CASE STUDY: Chicago Cyclist Bike-Share Analysis

Author: Emi Ly

Date: October 1, 2021

Tabealu Dashboard

Tableau Story Presentation to Skateholders

The case study follows the six step data analysis process:

❓ Ask

💻 Prepare

🛠 Process

📊 Analyze

📋 Share

🚲 Act

Scenario

In 2016, Cyclistic launched a successful bike-share offering. The company’s future success depends on maximizing the number of annual memberships. Therefore, your team wants to understand how casual riders and annual members use Cyclistic bikes differently. From these insights, your team will design a new marketing strategy to convert casual riders into annual members.

1. Ask

💡 BUSINESS TASK: Analyze Divvy's riding data to develop digital marketing strategies to convert casual riders into annual members.

Primary stakeholders: The director of marketing Lily Moreno and Cyclistic executive team.

Secondary stakeholders: Cyclistic marketing analytics team.

2. Prepare

Data Source: 12 Month (Aug 2020 to August 2021) of Cyclistic trip Data from Motivate International Inc: data source link with license.

The dataset has 12 CSV, 13 columns and 4.9 million rows. The data also follow a ROCCC approach:

Reliability: the data includes complete and accurate ride data from Divvy. Divvy is program of the Chicago Department of Transportation (CDOT), which owns the city’s bikes, stations and vehicles
Original: the data is from Motivate International Inc, which operates the City of Chicago’s Divvy bicycle sharing service.
Comprehensive: The data incudes type of bikes, start and end station name, start and end time, station ID, station longtitude and latitude, membership types.
Current: data is up to date to August 2021
Cited: the data is cited and under current license agreement.

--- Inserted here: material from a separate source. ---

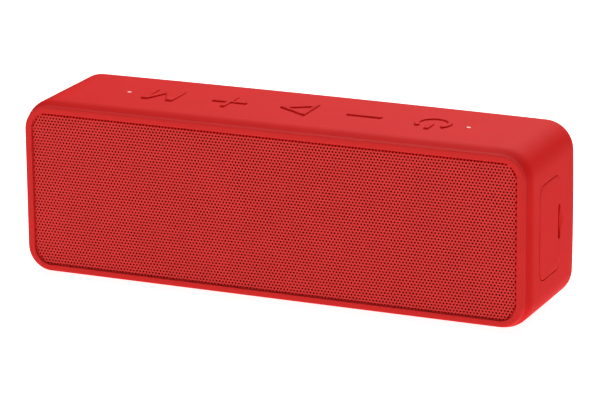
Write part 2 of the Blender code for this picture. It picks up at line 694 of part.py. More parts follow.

⛔ The dataset has limitations:

Personally identifiable information: the dataset has a restriction of personally identifiable information, so we have no data if that a ride is by an unique rider or the same rider who ride more than once as a casual rider or a member.
NA values: after checking sum(is.na(bike_data)), we see the dataset has 1893790 NA values, such as in starting_station_id, end_station_id. Further investigation we noticed the NA values are mostly under rideable type: electric bike. Future investigations may be needed by the station names are not entered for electric bike.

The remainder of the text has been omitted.